5. Aaron's robes were symbolic. "So the dress of Christ's followers should be symbolic." Ibid., p. 96. (See also Testimonies to Ministers, pp. 130, 131.)
6. Mothers in Israel would do well to study the instruction given regarding the clothing for children. (See Testimonies, vol. 2, pp. 531, 532; vol. 4, pp. 142, 143; Ministry of Healing, p. 382.)
V. SOUND COUNSEL FOR THE MINISTER'S FAMILY.
1. Definite instruction to ministers and their wives in their choice of dress is recorded in Testimonies to Ministers, p. 180. (See also Gospel Workers, p. 172- 174; Testimonies, vol. 4, p. 630; vol. 2, p. 610.)
2. William Penn wrote in 1693:"Choose thy cloaths by thine own eye, not another's.
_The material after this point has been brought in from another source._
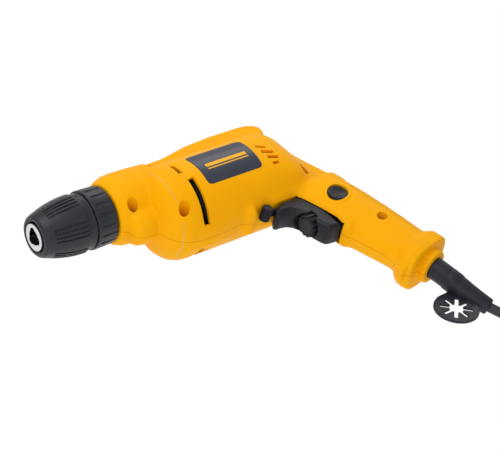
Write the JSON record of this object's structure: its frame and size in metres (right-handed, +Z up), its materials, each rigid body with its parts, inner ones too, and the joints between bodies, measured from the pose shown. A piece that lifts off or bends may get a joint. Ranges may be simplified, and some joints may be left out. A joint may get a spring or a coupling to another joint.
{
  "type": "corded pistol-grip drill",
  "caption": "Mains-corded pistol-grip drill with a keyless chuck, trigger, speed dial, direction lever, lock-on button, ridge along the top and coiled cord, lying on its side.",
  "frame": {"origin": "on the surface the drill lies on, under the middle of its bounding box, measured without the cord, coil and plug", "axes": "+X forward along the spindle, out of the chuck's nose; +Z up from the surface, so the drill lies on its right side; +Y towards the handle's end"},
  "size_m": [0.401, 0.3152, 0.0716],
  "materials": {
    "yellow_plastic": "fine moulded texture, satin",
    "zinc_steel": "zinc plated",
    "label_print": "dark satin label film with no lettering",
    "cast_aluminium": "as cast",
    "bearing_steel": "ground",
    "sintered_bronze": "oiled sintered bronze",
    "black_rubber": "smooth soft PVC",
    "lamination_steel": "stacked laminations, varnished",
    "copper_wire": "enamelled winding wire",
    "commutator_copper": "turned copper",
    "black_plastic": "moulded",
    "brass_sheet": "pressed",
    "carbon": "pressed carbon",
    "spring_steel": "drawn wire",
    "suppressor_case": "epoxy filled box",
    "lead_insulation": "PVC insulation",
    "fan_plastic": "glass filled nylon",
    "chuck_steel": "turned",
    "sleeve_plastic": "glass filled nylon, satin",
    "black_oxide_steel": "black oxide",
    "jaw_steel": "hardened and ground",
    "trigger_plastic": "moulded, satin",
    "cord_jacket": "rubber jacket",
    "plug_plastic": "moulded PVC",
    "nickel_plate": "nickel plated brass"
  },
  "bodies": {
    "housing": {"housing_left": "yellow_plastic", "housing_right": "yellow_plastic", "housing_screws": "zinc_steel", "rating_plate": "label_print", "side_label": "label_print", "gear_plate": "cast_aluminium", "spindle_front_bearing": "bearing_steel", "spindle_rear_bush": "sintered_bronze", "spindle_seal": "black_rubber", "motor_front_bearing": "bearing_steel", "motor_rear_bearing": "bearing_steel", "stator_core": "lamination_steel", "field_coils": "copper_wire", "fan_baffle": "black_plastic", "brush_holders": "brass_sheet", "carbon_brushes": "carbon", "brush_springs": "spring_steel", "switch_body": "black_plastic", "trigger_spring": "spring_steel", "suppressor": "suppressor_case", "internal_leads": "lead_insulation", "cord_clamp": "black_plastic", "clamp_screws": "zinc_steel", "cord_boot": "black_rubber", "key_holder": "black_rubber", "lock_spring": "spring_steel", "cord_lead": "cord_jacket", "cord_coil": "cord_jacket", "plug_body": "plug_plastic", "plug_pins": "nickel_plate"},
    "armature": {"armature_shaft": "bearing_steel", "armature_core": "lamination_steel", "armature_windings": "copper_wire", "commutator": "commutator_copper", "cooling_fan": "fan_plastic"},
    "spindle": {"spindle": "bearing_steel", "spindle_gear": "bearing_steel", "gear_clip": "spring_steel", "chuck_body": "chuck_steel", "rear_sleeve": "sleeve_plastic", "thrust_balls": "bearing_steel", "chuck_screw": "black_oxide_steel"},
    "chuck_sleeve": {"front_sleeve": "sleeve_plastic", "chuck_nut": "chuck_steel"},
    "jaw_1": {"jaw_1": "jaw_steel"},
    "jaw_2": {"jaw_2": "jaw_steel"},
    "jaw_3": {"jaw_3": "jaw_steel"},
    "trigger": {"trigger": "trigger_plastic"},
    "speed_dial": {"speed_dial": "trigger_plastic"},
    "direction_lever": {"direction_lever": "trigger_plastic"},
    "lock_button": {"lock_button": "trigger_plastic"}
  },
  "joints": [
    {"name": "spindle_spin", "type": "hinge", "parent": "housing", "child": "spindle", "pos_m": [0.0715, -0.086, 0.038], "axis": [1, 0, 0], "continuous": true},
    {"name": "armature_spin", "type": "hinge", "parent": "housing", "child": "armature", "pos_m": [-0.0085, -0.06633, 0.03576], "axis": [1, 0, 0], "continuous": true},
    {"name": "chuck_sleeve_turn", "type": "hinge", "parent": "spindle", "child": "chuck_sleeve", "pos_m": [0.1065, -0.086, 0.038], "axis": [1, 0, 0], "range_deg": [0, 3600]},
    {"name": "jaw_1_slide", "type": "slide", "parent": "spindle", "child": "jaw_1", "axis": [0.9613, 0.1099, -0.2528], "range_m": [0, 0.017]},
    {"name": "jaw_2_slide", "type": "slide", "parent": "spindle", "child": "jaw_2", "axis": [0.9613, 0.164, 0.2216], "range_m": [0, 0.017]},
    {"name": "jaw_3_slide", "type": "slide", "parent": "spindle", "child": "jaw_3", "axis": [0.9613, -0.2739, 0.0312], "range_m": [0, 0.017]},
    {"name": "trigger_pull", "type": "slide", "parent": "housing", "child": "trigger", "axis": [-1, 0, 0], "range_m": [0, 0.007], "stiffness_N_per_m": 500, "springref_m": -0.01, "deforming": ["trigger_spring"]},
    {"name": "speed_dial_turn", "type": "hinge", "parent": "trigger", "child": "speed_dial", "pos_m": [-0.0535, -0.0085, 0.02917], "axis": [1, 0, 0], "range_deg": [-135, 135]},
    {"name": "direction_lever_swing", "type": "hinge", "parent": "housing", "child": "direction_lever", "pos_m": [-0.0545, -0.02857, 0.03146], "axis": [0, 0.9936, -0.1132], "range_deg": [0, 24]},
    {"name": "lock_button_press", "type": "slide", "parent": "housing", "child": "lock_button", "axis": [0, -0.1132, -0.9936], "range_m": [0, 0.003], "stiffness_N_per_m": 800, "springref_m": -0.002, "deforming": ["lock_spring"]}
  ],
  "couplings": [
    {"joint": "armature_spin", "follows": "spindle_spin", "ratio": -6.3333},
    {"joint": "jaw_1_slide", "follows": "chuck_sleeve_turn", "m_per_rad": 0.00027056},
    {"joint": "jaw_2_slide", "follows": "chuck_sleeve_turn", "m_per_rad": 0.00027056},
    {"joint": "jaw_3_slide", "follows": "chuck_sleeve_turn", "m_per_rad": 0.00027056}
  ]
}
The more simple and plain they are, the better. Neither unshapely nor fantastical, and for use and decency, not for Pride."
3. We do well to become informed concerning modern textiles, in order to buy intelligently. Buying from recognized firms will safeguard us, as they are more likely to "handle guaranteed quality. Avoid materials with "filling," mixtures that cannot be cleaned or laundered safely.
4. When buying ready-made clothes, avoid fads, "loud" plaids and patterns, because these are never in good taste. It is well to seek the better shops. This we can do, especially if we recognize the present-day practice of offering merchandise at great discounts at the end of the season.
"Those who travel in the narrow way are talking of the joy and happiness they will have at the end of the journey. Their countenances are often sad, yet often beam with holy, sacred joy. They do not dress like the company in the broad road, nor talk like them, nor act like them. A pattern has been given them. A Man of sorrows and acquainted with grief opened that road for them, and traveled it Himself. His followers see His footsteps, and are comforted and cheered. He went through safely; so can they, if they follow in His footsteps." Testimonies, vol. 1, pp. 127, 128.